One of the things that Barry stresses is the need for expansive learning; she has taught courses with her colleagues in a number of departments at MHC and has audited courses in the biology, music, math, and geology departments. “These experiences have all enhanced my teaching...there’s no better way to learn than to try to teach the material to someone else.”
She believes that personality is necessary in the pedagogical field, and tries to give the students an idea of what she is like as a person by incorporating stories about herself, as well as about how new information was obtained and how new ideas were developed. Students say that “her excitement for the subject is so contagious, that you’re bound to become interested in it.” To build upon this enthusiasm, she quotes as often as possible from firsthand accounts. “Thus, in my introductory biology class, I will read passages from Darwin’s books.”

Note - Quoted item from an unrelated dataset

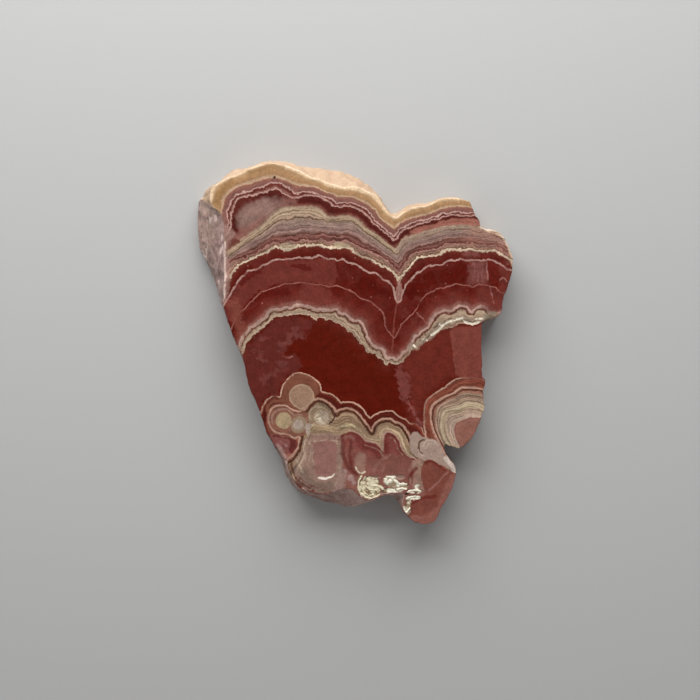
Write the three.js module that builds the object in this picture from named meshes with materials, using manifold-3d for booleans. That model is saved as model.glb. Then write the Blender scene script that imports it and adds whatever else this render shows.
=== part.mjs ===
// A slice of banded rhodochrosite, sawn flat on its back and polished flat on its face.
// Millimetres, +Z up. It lies on its back, with the polished face up.
// The origin is under the middle of its outline, on the plane it rests on.
import * as THREE from "three";
import { mergeVertices } from "three/addons/utils/BufferGeometryUtils.js";
import Module from "manifold-3d";

const thickness = 7.5;
const stepsPerSpan = 2;
const weldDistance = 1e-3;

// How the side leans from the face to the back: the depth below the face, as a share
// of the thickness, and the share of the lean reached there. It bulges like a worn crust.
const sideProfile = [
  { depth: 0, lean: 0 },
  { depth: 0.14, lean: 0.26 },
  { depth: 0.38, lean: 0.62 },
  { depth: 0.68, lean: 0.92 },
  { depth: 1, lean: 1 },
];

// Stations around the edge, clockwise from above: a point of the polished face's outline,
// then the point of the back's outline below it.
const crustOverLeftLobe = [
  [-24.5, 24.35, -26.2, 25.1],
  [-24.3, 25.6, -25.7, 26.1],
  [-23.7, 26.4, -24.6, 26.9],
  [-22.6, 27.2, -23.2, 27.6],
  [-21.4, 27.8, -22.1, 28.8],
  [-20, 28.3, -20.8, 29.8],
  [-18.8, 28.9, -19, 29.9],
  [-17.6, 29.5, -17.6, 30.4],
  [-15.8, 30.05, -15.9, 31.1],
  [-13.8, 30.35, -13.5, 31.35],
  [-12.2, 30.1, -11.2, 31.15],
  [-10.5, 29.5, -9.2, 30.65],
  [-8.8, 28.75, -7.2, 30.35],
  [-7.2, 27.95, -5.2, 30.1],
  [-5.8, 27.6, -3.6, 29.85],
  [-4.4, 27, -2, 29.55],
  [-3, 26.55, -0.5, 29],
  [-1.5, 26.25, 0.8, 28.35],
  [0, 26.4, 1.9, 27.65],
  [1.3, 26.1, 2.9, 26.8],
  [2.6, 25.4, 3.9, 25.9],
  [3.8, 24.9, 4.6, 24.95],
  [4.6, 23.9, 5.2, 23.9],
  [5.3, 22.7, 5.8, 22.9],
  [6.1, 21.75, 6.4, 22.4],
];

const crustOverRightLobe = [
  [6.95, 21.15, 7.1, 22.35],
  [8, 21.7, 8.1, 22.75],
  [9.1, 22.4, 9.2, 23.5],
  [10.4, 22.85, 10.5, 23.9],
  [12.2, 23.1, 12.2, 24],
  [13.8, 23.75, 13.8, 24.25],
  [15.2, 24.35, 15.2, 24.85],
  [17, 24.4, 17, 24.95],
  [18.6, 24.15, 18.7, 24.5],
  [19.8, 23.75, 19.95, 24],
];

const rightShoulder = [
  [20.1, 22.8, 20.4, 22.9],
  [20.6, 21.6, 20.9, 21.7],
  [21.3, 20.6, 21.65, 20.6],
  [21.6, 19.5, 21.8, 19.9],
  [22.6, 19.15, 22.9, 19.75],
  [23.8, 18.95, 24.1, 19.3],
  [25, 18.3, 25.3, 18.5],
  [25.8, 17.2, 26.1, 17.35],
  [26.4, 15.8, 26.75, 15.9],
  [26.95, 14.3, 27.15, 14.4],
  [27, 12.6, 27.2, 12.8],
  [26.6, 10.8, 26.85, 10.6],
  [26.1, 9, 26.3, 8.9],
  [25.5, 7.6, 25.6, 7.6],
  [25.2, 5.6, 25.35, 5.5],
  [24.7, 4.4, 24.8, 4.1],
];

const rightSide = [
  [23.2, 4, 23.2, 3.6],
  [22, 3.3, 22.1, 2.9],
  [21.75, 1, 21.85, 1],
  [21.7, -1.5, 21.9, -1.6],
  [21.8, -4, 21.95, -4.2],
  [21.8, -5.9, 22, -6],
  [22.4, -6.75, 22.55, -6.9],
  [22, -8.2, 22.2, -8.3],
  [22.1, -10, 22.35, -10.2],
  [22.3, -11.1, 22.45, -11.2],
  [21.8, -12.6, 22, -12.7],
  [21.2, -14.3, 21.45, -14.4],
  [20.4, -15.9, 20.6, -16.1],
  [19.3, -17.3, 19.5, -17.5],
  [17.9, -18.1, 18.1, -18.35],
  [16.7, -17.8, 16.7, -18.1],
  [15.5, -17.6, 15.7, -17.9],
];

const bottomBlock = [
  [15.5, -18.7, 15.75, -18.8],
  [16.2, -19.95, 16.4, -19.8],
  [17, -21, 17.2, -20.9],
  [17.4, -22.2, 17.6, -22.3],
  [17, -24, 17.2, -24.1],
  [16.1, -26.2, 16.3, -26.4],
  [14.9, -28.3, 15.1, -28.5],
  [13.6, -30.6, 13.7, -30.9],
  [12, -31.05, 12, -31.35],
  [10.3, -30.6, 10.2, -30.95],
  [9.2, -29.6, 9, -29.8],
  [8.3, -28.5, 8.2, -28.6],
  [8.4, -27.2, 7.4, -27.5],
  [8.6, -26, 6.8, -26.9],
];

const brokenBottomEdge = [
  [7, -25.8, 5.6, -26.6],
  [5.2, -26.1, 4.4, -26.8],
  [3.6, -26.8, 3.4, -27.4],
  [2.2, -27, 1.8, -28],
  [0.8, -26.1, 0.2, -28.7],
  [-0.4, -25.1, -1.6, -28.6],
  [-2.2, -25.2, -3.2, -28.1],
  [-4, -25.9, -4.8, -27.9],
  [-6, -25.9, -6.4, -27.1],
  [-8, -25.4, -8.4, -26.5],
  [-9.5, -24.6, -9.9, -25.6],
  [-10.6, -23, -11.2, -24],
  [-11.3, -21.2, -12, -22.3],
  [-11.9, -19.6, -12.6, -20.4],
];

const leftSide = [
  [-13.2, -18, -13.6, -18.4],
  [-14.7, -15.5, -15, -15.7],
  [-15.6, -13, -15.8, -13],
  [-16.4, -10.8, -16.7, -10.8],
  [-17.7, -7.8, -17.9, -7.9],
  [-18.4, -5, -18.6, -5],
  [-18.6, -3.7, -18.9, -3.6],
  [-19.4, -1.4, -19.8, -1.4],
  [-20.6, 1.2, -20.9, 1.2],
  [-21.5, 3.9, -21.8, 3.8],
  [-22.1, 6.1, -22.7, 6.3],
];

const brokenLeftFace = [
  [-22.1, 8.5, -23.5, 8.6],
  [-22, 11, -24.2, 10.9],
  [-22, 13.5, -25.4, 13.4],
  [-21.9, 16, -26.7, 16.2],
  [-22, 18.5, -27.1, 18.6],
  [-22.2, 20.6, -27.2, 21],
  [-23, 22.1, -27.1, 23],
  [-24, 23, -26.9, 24.6],
];

const edgeStations = [
  ...crustOverLeftLobe,
  ...crustOverRightLobe,
  ...rightShoulder,
  ...rightSide,
  ...bottomBlock,
  ...brokenBottomEdge,
  ...leftSide,
  ...brokenLeftFace,
];

// Open pockets near the bottom edge, each an ellipsoid sunk into the face.
const pockets = [
  { x: 2.9, y: -24.6, across: 1.9, along: 1.7, deep: 1.4 },
  { x: 6.9, y: -25.4, across: 2.1, along: 0.9, deep: 2.2 },
  { x: 9.6, y: -27.2, across: 0.9, along: 1, deep: 1.6 },
];

// Knobs of late crystal crust that stand in and beside the pockets, just under the face.
const knobs = [
  { x: 2.6, y: -24.5, radius: 0.9 },
  { x: 6.1, y: -24.6, radius: 0.8 },
  { x: 7.9, y: -24.9, radius: 0.8 },
  { x: 9.3, y: -26.6, radius: 0.7 },
];
const knobDrop = 0.25;

const stoneColour = 0x6e2018;

function smoothLoop(points) {
  const loop = new THREE.CatmullRomCurve3(points, true, "centripetal");
  const count = points.length * stepsPerSpan;
  return Array.from({ length: count }, (_, i) => loop.getPoint(i / count));
}

// One closed ring of the side for each step of the profile, face first.
function sideRings(stations) {
  const anticlockwise = [...stations].reverse();
  const face = smoothLoop(anticlockwise.map(([x, y]) => new THREE.Vector3(x, y, 0)));
  const back = smoothLoop(anticlockwise.map(([, , x, y]) => new THREE.Vector3(x, y, 0)));
  return sideProfile.map(({ depth, lean }) =>
    face.map((point, i) => {
      const onRing = point.clone().lerp(back[i], lean);
      onRing.z = thickness * (1 - depth);
      return onRing;
    }),
  );
}

function capTriangles(ring, firstVertex, facesUp) {
  const outline = ring.map(({ x, y }) => new THREE.Vector2(x, y));
  const triangles = THREE.ShapeUtils.triangulateShape(outline, []);
  return triangles.flatMap(([a, b, c]) =>
    (facesUp ? [a, b, c] : [a, c, b]).map((v) => v + firstVertex),
  );
}

// The plain slab: the polished face, the leaning side and the sawn back, as one closed mesh.
function slabGeometry() {
  const rings = sideRings(edgeStations);
  const count = rings[0].length;
  const positions = rings.flat().flatMap(({ x, y, z }) => [x, y, z]);
  const triangles = [];
  for (let ring = 0; ring < rings.length - 1; ring++) {
    for (let i = 0; i < count; i++) {
      const next = (i + 1) % count;
      const above = ring * count;
      const below = above + count;
      triangles.push(above + i, below + i, below + next);
      triangles.push(above + i, below + next, above + next);
    }
  }
  const lastRing = rings.length - 1;
  triangles.push(...capTriangles(rings[0], 0, true));
  triangles.push(...capTriangles(rings[lastRing], lastRing * count, false));
  return new THREE.BufferGeometry()
    .setAttribute("position", new THREE.Float32BufferAttribute(positions, 3))
    .setIndex(triangles);
}

function pocketGeometry({ x, y, across, along, deep }) {
  return new THREE.SphereGeometry(1, 16, 10)
    .scale(across, along, deep)
    .translate(x, y, thickness);
}

function knobGeometry({ x, y, radius }) {
  return new THREE.SphereGeometry(radius, 12, 8)
    .translate(x, y, thickness - knobDrop - radius);
}

const wasm = await Module();
wasm.setup();

function solidFrom(geometry) {
  const positionsOnly = geometry.clone();
  positionsOnly.deleteAttribute("normal");
  positionsOnly.deleteAttribute("uv");
  const welded = mergeVertices(positionsOnly, weldDistance);
  return new wasm.Manifold(
    new wasm.Mesh({
      numProp: 3,
      vertProperties: welded.attributes.position.array,
      triVerts: new Uint32Array(welded.index.array),
    }),
  );
}

function geometryFrom(solid) {
  const { vertProperties, triVerts } = solid.getMesh();
  const geometry = new THREE.BufferGeometry()
    .setAttribute("position", new THREE.BufferAttribute(vertProperties, 3))
    .setIndex(new THREE.BufferAttribute(triVerts, 1));
  geometry.computeVertexNormals();
  return geometry;
}

// Sets the geometry over the origin, with its box's middle at x = y = 0 and its foot at z = 0.
function centreOnBack(geometry) {
  geometry.computeBoundingBox();
  const middle = geometry.boundingBox.getCenter(new THREE.Vector3());
  return geometry.translate(-middle.x, -middle.y, -geometry.boundingBox.min.z);
}

function rhodochrositeSlice() {
  let solid = solidFrom(slabGeometry());
  for (const pocket of pockets) solid = solid.subtract(solidFrom(pocketGeometry(pocket)));
  for (const knob of knobs) solid = solid.add(solidFrom(knobGeometry(knob)));
  const material = new THREE.MeshStandardMaterial({
    color: stoneColour,
    roughness: 0.3,
    metalness: 0,
  });
  const slice = new THREE.Mesh(centreOnBack(geometryFrom(solid)), material);
  slice.name = "rhodochrosite_slice";
  return slice;
}

const part = new THREE.Group();
part.add(rhodochrositeSlice());

export default part;
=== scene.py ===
import math

import bpy
import numpy as np
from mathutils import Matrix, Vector, noise
from mathutils.geometry import delaunay_2d_cdt


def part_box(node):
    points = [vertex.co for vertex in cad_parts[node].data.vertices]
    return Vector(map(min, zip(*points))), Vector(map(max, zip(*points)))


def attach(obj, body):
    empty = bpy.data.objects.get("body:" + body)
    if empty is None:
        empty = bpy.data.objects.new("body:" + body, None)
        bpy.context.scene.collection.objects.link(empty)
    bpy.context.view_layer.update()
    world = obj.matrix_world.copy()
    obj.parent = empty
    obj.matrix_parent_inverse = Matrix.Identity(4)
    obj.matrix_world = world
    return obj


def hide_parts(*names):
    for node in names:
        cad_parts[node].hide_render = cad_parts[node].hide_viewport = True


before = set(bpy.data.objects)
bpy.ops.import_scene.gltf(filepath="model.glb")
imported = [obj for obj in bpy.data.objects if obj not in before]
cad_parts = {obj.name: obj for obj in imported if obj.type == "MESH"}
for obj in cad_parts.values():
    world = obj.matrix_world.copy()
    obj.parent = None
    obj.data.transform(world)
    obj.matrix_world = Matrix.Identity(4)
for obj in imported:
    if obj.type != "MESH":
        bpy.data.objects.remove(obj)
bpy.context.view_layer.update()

mm = 0.001
sliceNode = "rhodochrosite_slice"
nodeLow, nodeHigh = (np.array(corner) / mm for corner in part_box(sliceNode))
thickness = nodeHigh[2]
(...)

There is another technique that she uses in the classroom: She will pause during lectures to give the students a problem to ponder, then ask them to pass in a written response. “I look over the answers and call on one of the students to describe what she’s written. I’ll often ask someone to speak who seems insecure or very quiet. I have told the students beforehand that I will only call on someone who has answered correctly, so when the student speaks, she can speak with confidence.” Perhaps this is why students say the she is “a lot of fun to listen to and time just seems to fly during class.”